Provided material:
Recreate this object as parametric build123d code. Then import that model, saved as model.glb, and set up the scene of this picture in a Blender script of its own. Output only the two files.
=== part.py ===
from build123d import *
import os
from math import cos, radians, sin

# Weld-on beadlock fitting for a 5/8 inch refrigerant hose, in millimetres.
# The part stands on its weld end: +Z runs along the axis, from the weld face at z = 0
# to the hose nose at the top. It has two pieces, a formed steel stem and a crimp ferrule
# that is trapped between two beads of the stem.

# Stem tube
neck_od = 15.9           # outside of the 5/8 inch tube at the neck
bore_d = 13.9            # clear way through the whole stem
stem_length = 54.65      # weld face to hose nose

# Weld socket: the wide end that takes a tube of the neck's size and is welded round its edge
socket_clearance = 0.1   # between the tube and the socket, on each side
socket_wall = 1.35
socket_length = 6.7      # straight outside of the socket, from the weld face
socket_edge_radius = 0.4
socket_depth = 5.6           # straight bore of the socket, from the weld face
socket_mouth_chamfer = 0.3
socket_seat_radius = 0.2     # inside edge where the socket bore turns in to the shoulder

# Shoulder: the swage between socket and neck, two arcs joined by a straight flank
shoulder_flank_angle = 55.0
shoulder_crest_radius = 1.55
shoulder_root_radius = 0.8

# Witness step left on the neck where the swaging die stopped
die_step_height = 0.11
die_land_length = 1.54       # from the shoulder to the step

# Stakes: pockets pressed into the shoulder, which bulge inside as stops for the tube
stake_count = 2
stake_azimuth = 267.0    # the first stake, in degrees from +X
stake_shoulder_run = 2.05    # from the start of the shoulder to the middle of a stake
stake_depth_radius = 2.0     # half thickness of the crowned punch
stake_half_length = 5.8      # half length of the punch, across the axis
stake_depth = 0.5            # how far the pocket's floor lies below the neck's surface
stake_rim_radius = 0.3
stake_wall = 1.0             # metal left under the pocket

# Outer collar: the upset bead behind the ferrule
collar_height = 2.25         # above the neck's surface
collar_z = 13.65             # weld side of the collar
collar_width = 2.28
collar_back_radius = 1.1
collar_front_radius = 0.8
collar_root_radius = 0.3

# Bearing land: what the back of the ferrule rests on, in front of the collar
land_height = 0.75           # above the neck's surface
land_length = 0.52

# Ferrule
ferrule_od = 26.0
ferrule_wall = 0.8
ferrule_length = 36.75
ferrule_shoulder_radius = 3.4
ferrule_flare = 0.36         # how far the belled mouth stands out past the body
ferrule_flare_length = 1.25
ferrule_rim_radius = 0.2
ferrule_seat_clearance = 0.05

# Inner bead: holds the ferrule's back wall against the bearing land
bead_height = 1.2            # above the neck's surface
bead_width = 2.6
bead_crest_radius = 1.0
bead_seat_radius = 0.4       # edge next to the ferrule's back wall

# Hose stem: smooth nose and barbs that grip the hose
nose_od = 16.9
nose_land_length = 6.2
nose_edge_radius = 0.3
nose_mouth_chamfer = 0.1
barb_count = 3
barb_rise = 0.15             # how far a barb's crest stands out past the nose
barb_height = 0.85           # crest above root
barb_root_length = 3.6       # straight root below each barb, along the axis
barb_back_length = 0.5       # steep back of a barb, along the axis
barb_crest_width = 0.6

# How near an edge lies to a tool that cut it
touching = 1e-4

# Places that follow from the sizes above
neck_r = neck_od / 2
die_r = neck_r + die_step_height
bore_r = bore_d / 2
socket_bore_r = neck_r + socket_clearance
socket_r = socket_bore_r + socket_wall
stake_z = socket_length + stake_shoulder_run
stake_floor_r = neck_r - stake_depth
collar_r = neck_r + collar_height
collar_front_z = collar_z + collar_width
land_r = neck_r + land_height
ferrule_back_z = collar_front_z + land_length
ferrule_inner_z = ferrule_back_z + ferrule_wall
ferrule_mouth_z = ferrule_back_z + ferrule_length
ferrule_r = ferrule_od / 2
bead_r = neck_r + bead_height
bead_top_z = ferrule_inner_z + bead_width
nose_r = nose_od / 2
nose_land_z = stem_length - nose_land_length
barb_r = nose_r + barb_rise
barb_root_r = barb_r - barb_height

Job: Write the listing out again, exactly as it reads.

Exercise answer:
Recreate this object as parametric build123d code. Then import that model, saved as model.glb, and set up the scene of this picture in a Blender script of its own. Output only the two files.
=== part.py ===
from build123d import *
import os
from math import cos, radians, sin

# Weld-on beadlock fitting for a 5/8 inch refrigerant hose, in millimetres.
# The part stands on its weld end: +Z runs along the axis, from the weld face at z = 0
# to the hose nose at the top. It has two pieces, a formed steel stem and a crimp ferrule
# that is trapped between two beads of the stem.

# Stem tube
neck_od = 15.9           # outside of the 5/8 inch tube at the neck
bore_d = 13.9            # clear way through the whole stem
stem_length = 54.65      # weld face to hose nose

# Weld socket: the wide end that takes a tube of the neck's size and is welded round its edge
socket_clearance = 0.1   # between the tube and the socket, on each side
socket_wall = 1.35
socket_length = 6.7      # straight outside of the socket, from the weld face
socket_edge_radius = 0.4
socket_depth = 5.6           # straight bore of the socket, from the weld face
socket_mouth_chamfer = 0.3
socket_seat_radius = 0.2     # inside edge where the socket bore turns in to the shoulder

# Shoulder: the swage between socket and neck, two arcs joined by a straight flank
shoulder_flank_angle = 55.0
shoulder_crest_radius = 1.55
shoulder_root_radius = 0.8

# Witness step left on the neck where the swaging die stopped
die_step_height = 0.11
die_land_length = 1.54       # from the shoulder to the step

# Stakes: pockets pressed into the shoulder, which bulge inside as stops for the tube
stake_count = 2
stake_azimuth = 267.0    # the first stake, in degrees from +X
stake_shoulder_run = 2.05    # from the start of the shoulder to the middle of a stake
stake_depth_radius = 2.0     # half thickness of the crowned punch
stake_half_length = 5.8      # half length of the punch, across the axis
stake_depth = 0.5            # how far the pocket's floor lies below the neck's surface
stake_rim_radius = 0.3
stake_wall = 1.0             # metal left under the pocket

# Outer collar: the upset bead behind the ferrule
collar_height = 2.25         # above the neck's surface
collar_z = 13.65             # weld side of the collar
collar_width = 2.28
collar_back_radius = 1.1
collar_front_radius = 0.8
collar_root_radius = 0.3

# Bearing land: what the back of the ferrule rests on, in front of the collar
land_height = 0.75           # above the neck's surface
land_length = 0.52

# Ferrule
ferrule_od = 26.0
ferrule_wall = 0.8
ferrule_length = 36.75
ferrule_shoulder_radius = 3.4
ferrule_flare = 0.36         # how far the belled mouth stands out past the body
ferrule_flare_length = 1.25
ferrule_rim_radius = 0.2
ferrule_seat_clearance = 0.05

# Inner bead: holds the ferrule's back wall against the bearing land
bead_height = 1.2            # above the neck's surface
bead_width = 2.6
bead_crest_radius = 1.0
bead_seat_radius = 0.4       # edge next to the ferrule's back wall

# Hose stem: smooth nose and barbs that grip the hose
nose_od = 16.9
nose_land_length = 6.2
nose_edge_radius = 0.3
nose_mouth_chamfer = 0.1
barb_count = 3
barb_rise = 0.15             # how far a barb's crest stands out past the nose
barb_height = 0.85           # crest above root
barb_root_length = 3.6       # straight root below each barb, along the axis
barb_back_length = 0.5       # steep back of a barb, along the axis
barb_crest_width = 0.6

# How near an edge lies to a tool that cut it
touching = 1e-4

# Places that follow from the sizes above
neck_r = neck_od / 2
die_r = neck_r + die_step_height
bore_r = bore_d / 2
socket_bore_r = neck_r + socket_clearance
socket_r = socket_bore_r + socket_wall
stake_z = socket_length + stake_shoulder_run
stake_floor_r = neck_r - stake_depth
collar_r = neck_r + collar_height
collar_front_z = collar_z + collar_width
land_r = neck_r + land_height
ferrule_back_z = collar_front_z + land_length
ferrule_inner_z = ferrule_back_z + ferrule_wall
ferrule_mouth_z = ferrule_back_z + ferrule_length
ferrule_r = ferrule_od / 2
bead_r = neck_r + bead_height
bead_top_z = ferrule_inner_z + bead_width
nose_r = nose_od / 2
nose_land_z = stem_length - nose_land_length
barb_r = nose_r + barb_rise
barb_root_r = barb_r - barb_height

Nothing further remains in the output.